Educate boards, committees, and physicians on physician compensation issues (including the health system’s compensation philosophy) and responsibilities.
Trustees cannot provide appropriate oversight if they do not understand the regulations governing physician compensation. Because this responsibility is new for many trustees, they require education on the rules and issues that are specific to physician compensation arrangements. Likewise, physicians who are more familiar with private practice compensation may not be fully aware of the issues that can arise with employed or aligned compensation structures, so they, too, must be educated. Education can be provided through in-house or external legal expertise or through the entity that provides physician compensation expertise.
Conduct regular audits of entity boards and committees to ensure compliance with charters.

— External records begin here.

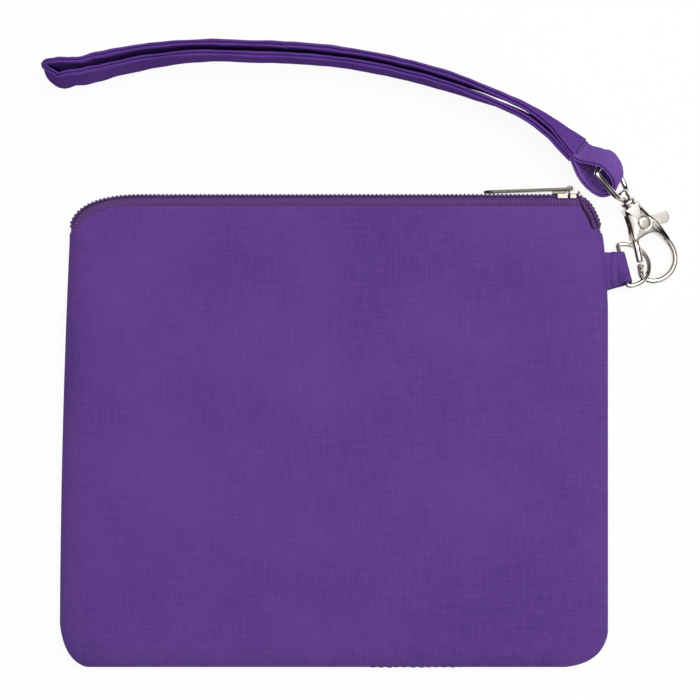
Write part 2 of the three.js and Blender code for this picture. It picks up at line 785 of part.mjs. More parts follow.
const needleHoles = [-1, 1].map((side) =>
  bar("y", -9, 9, stitchThread + runningFit, 8)
    .translate((side * stitchWidth) / 2, 0, 0)
    .applyMatrix4(stitch.matrixWorld),
);
add("wrist_strap", cut(strap, ...needleHoles), "panel");
add("strap_stitching", wire(stitchLoop, stitchThread, 8, true), "thread", stitch);

// Hand stitches that close the bottom seam
const closing = Array.from({ length: closingStitches * 2 + 1 }, (_, i) => ({
  at: V3(
    closingStart + (closingLength * i) / (2 * closingStitches),
    -halfHeight - clearance - closingThread,
    0,
  ),
  across: V3(0, 1, 0),
  width: closingThread,
  thickness: closingThread,
}));
closing.forEach(({ at }, i) => (at.z = seamHeight + (i % 2 ? 0.5 : -0.5)));
add("closing_stitches", sweep(closing, round(6)), "thread");

export default part;
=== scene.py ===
import json
import bmesh
import bpy
import numpy as np
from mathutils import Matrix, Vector


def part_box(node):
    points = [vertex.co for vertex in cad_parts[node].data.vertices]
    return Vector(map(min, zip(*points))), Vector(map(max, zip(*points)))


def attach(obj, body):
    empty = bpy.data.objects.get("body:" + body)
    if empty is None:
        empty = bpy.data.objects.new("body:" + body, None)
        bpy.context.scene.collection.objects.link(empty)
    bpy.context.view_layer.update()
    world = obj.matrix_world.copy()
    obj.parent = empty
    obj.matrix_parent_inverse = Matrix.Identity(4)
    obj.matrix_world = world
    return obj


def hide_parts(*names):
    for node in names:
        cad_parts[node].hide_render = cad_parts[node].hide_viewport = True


# A zip wristlet pouch lying on a table, with its wrist strap clipped to it. Lengths are in millimetres
# until a mesh is made, and +Z is up.
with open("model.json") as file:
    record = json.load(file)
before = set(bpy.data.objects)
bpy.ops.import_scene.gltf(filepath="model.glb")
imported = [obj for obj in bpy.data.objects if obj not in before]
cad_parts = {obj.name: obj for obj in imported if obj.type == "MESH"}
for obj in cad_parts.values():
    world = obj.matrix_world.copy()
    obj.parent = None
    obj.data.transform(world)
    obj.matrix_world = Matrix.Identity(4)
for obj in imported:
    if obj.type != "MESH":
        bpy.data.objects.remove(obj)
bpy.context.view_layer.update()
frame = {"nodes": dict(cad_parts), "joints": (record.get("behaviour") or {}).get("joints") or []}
nodes = frame["nodes"]
mm = 0.001
print("frame loaded")

# Camera, lamps and floor

studio = {
    "aim": (5.05, 24.45),  # the point of the table under the middle of the picture
    "cameraHeight": 600,
    "cameraSensor": 36,
    "pictureWidth": 212.1,  # of the table that the picture shows
    # each lamp's size, height, watts, place over the table and the point that it is aimed at
    "softBox": (800, 1000, 7.8, (380, 420), (0, 0, 0)),
    "fillBox": (400, 330, 0.4, (540, -560), (80, 60, 0)),
    "skyStrength": 1.15,
    "skyStops": ((0.56, "0a0a0c"), (0.74, "a0a0a0"), (0.9, "ffffff")),  # height in the sky, and colour
    "floorSize": 6000,
    "floorGlow": 0.93,  # share of the floor's white that shadows leave alone
}


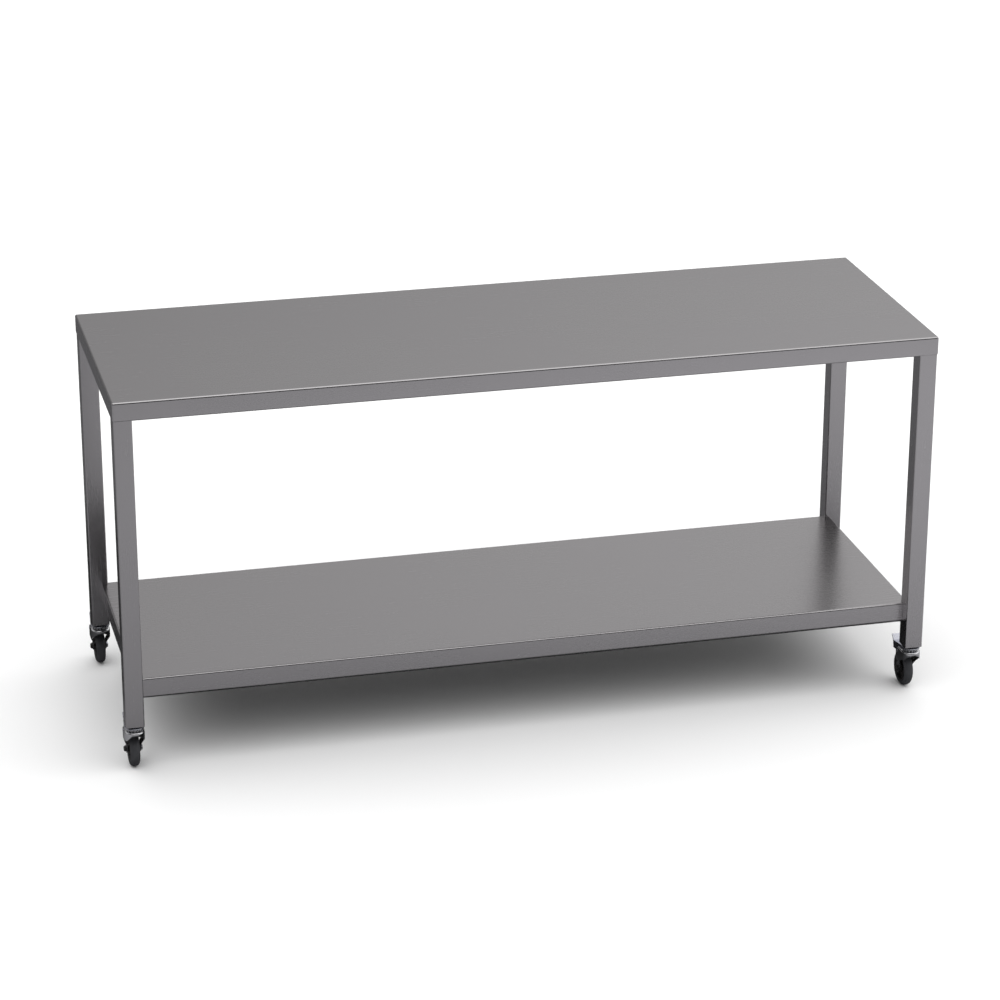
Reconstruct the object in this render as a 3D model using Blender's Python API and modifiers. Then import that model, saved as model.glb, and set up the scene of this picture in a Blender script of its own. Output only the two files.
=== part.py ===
"""Mobile stainless steel work table with an undershelf and four braked swivel casters.

Frame: metres, +Z up, +X along the table's length, -Y towards the person working at it.
The origin is on the floor, under the middle of the whole object's box, casters included.
The pieces are first placed about the middle of the worktop, then moved together.
"""
import math

import bmesh
import bpy
from mathutils import Matrix, Vector

# ---------------------------------------------------------------- driving dimensions
TABLE_LENGTH = 1.800
TABLE_DEPTH = 0.600
TABLE_HEIGHT = 0.847
GAP = 0.0003                    # clearance between pieces that rest on each other

SHEET = 0.0012                  # stainless sheet of the worktop and the shelf
FLANGE = 0.042                  # turned-down edge of the worktop
SHELF_FLANGE = 0.047            # turned-down edge of the shelf
BEND_RADIUS = 0.0030            # outer radius of the folded edges
TOP_LIP = 0.012                 # return lip under the worktop's flange
SHELF_LIP = 0.015               # return lip under the shelf's flange

LEG_WIDTH = 0.040
LEG_WALL = 0.0015
LEG_CORNER = 0.0025
INSERT_HEIGHT = 0.026           # plug inside the leg's lower end

SHELF_TOP = 0.212               # height of the shelf's surface
SHELF_SETBACK = 0.028           # shelf edge behind the worktop's edge

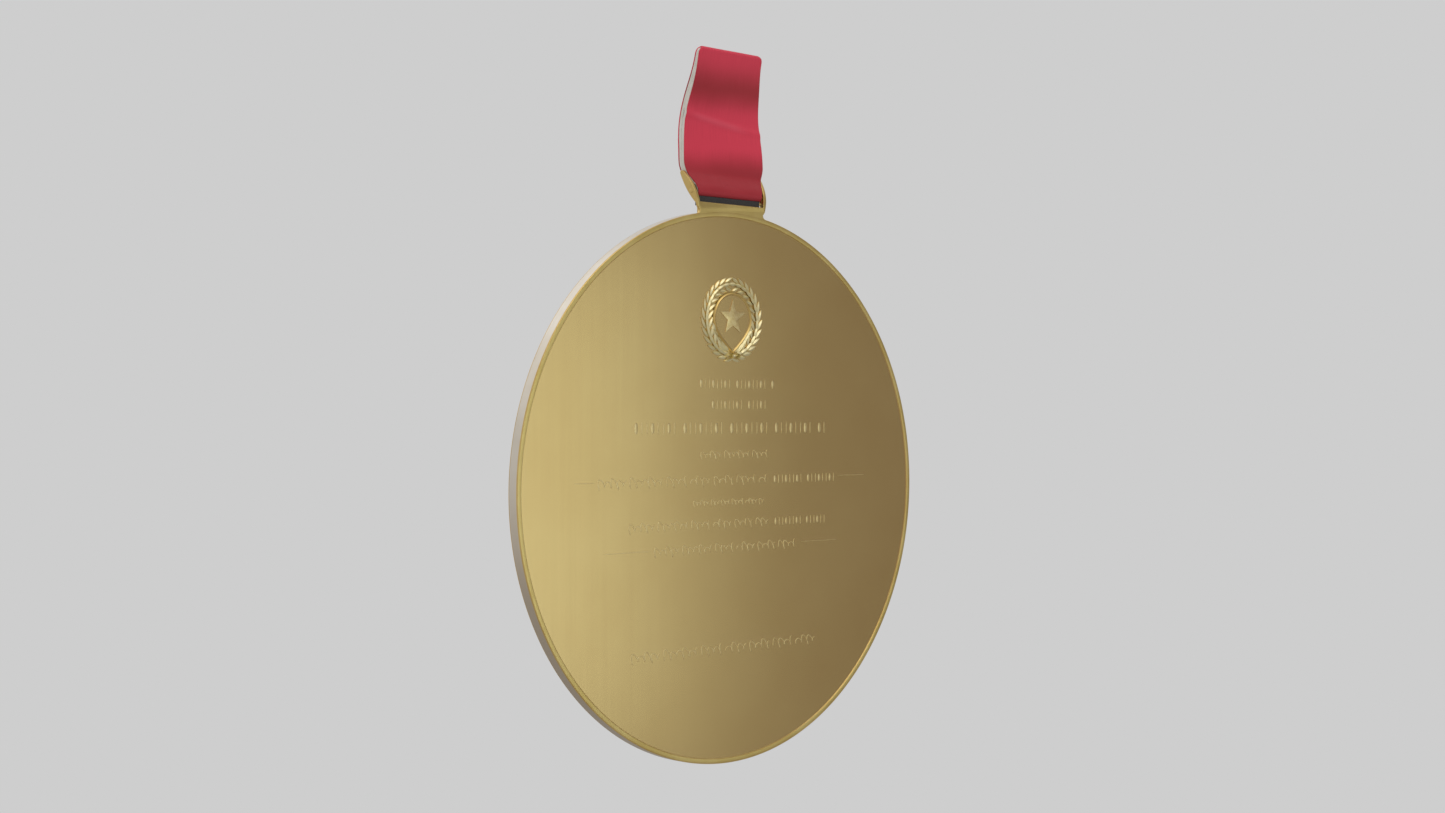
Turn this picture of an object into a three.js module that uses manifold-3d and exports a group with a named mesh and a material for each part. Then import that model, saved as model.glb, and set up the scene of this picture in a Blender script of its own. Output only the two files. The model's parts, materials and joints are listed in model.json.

A charter will stipulate rules set up by the governing body, such as a physician compensation committee, that oversees physician compensation. A charter, for instance, may stipulate that decisions regarding compensation that exceeds the 75th percentile of a physician's peers require documented third-party opinions on fair market value. Periodic audits can check whether actual compensation practices conform to the governing entity’s charter. In this example, the audit would consist of a review of a random selection of physicians; those whose compensation exceeded the 75th percentile would need documented evidence supporting the FMV of their compensation. If there was no documentation, the system might have exposure to paying a physician outside FMV requirements, and appropriate actions would need to be taken. The audit can be conducted internally, by a risk compliance group or through outside expertise.
A new world
The transformation of health care is changing the roles of many stakeholders, from CEOs and other leaders to physicians and even patients. The resulting additional responsibilities for trustees come with a new set of challenges. By following best practices that aim to mitigate risk rooted in physician compensation and by cultivating alignment in compensation approaches, trustees have an opportunity to strengthen the ability of health care organizations to weather change and thrive under value-based care.
Marc Hallee (firstname.lastname@example.org) is a principal in the physician services consulting practice of Sullivan, Cotter and Associates Inc., Houston. Kevin Wilson (email@example.com) is a managing principal of the firm and its national practice leader for physician services.
Here are five questions for boards to consider in developing structures for physician compensation governance:
- What is the risk to the system if there is a compliance problem?
- Are some physician relationships exclusive to a particular entity in the system?
- Is it reasonable for the health system board to handle governance of all physician relationships?
- Can the governance process be tiered or divided?
- Can the system board effectively audit all of the entity boards in the system?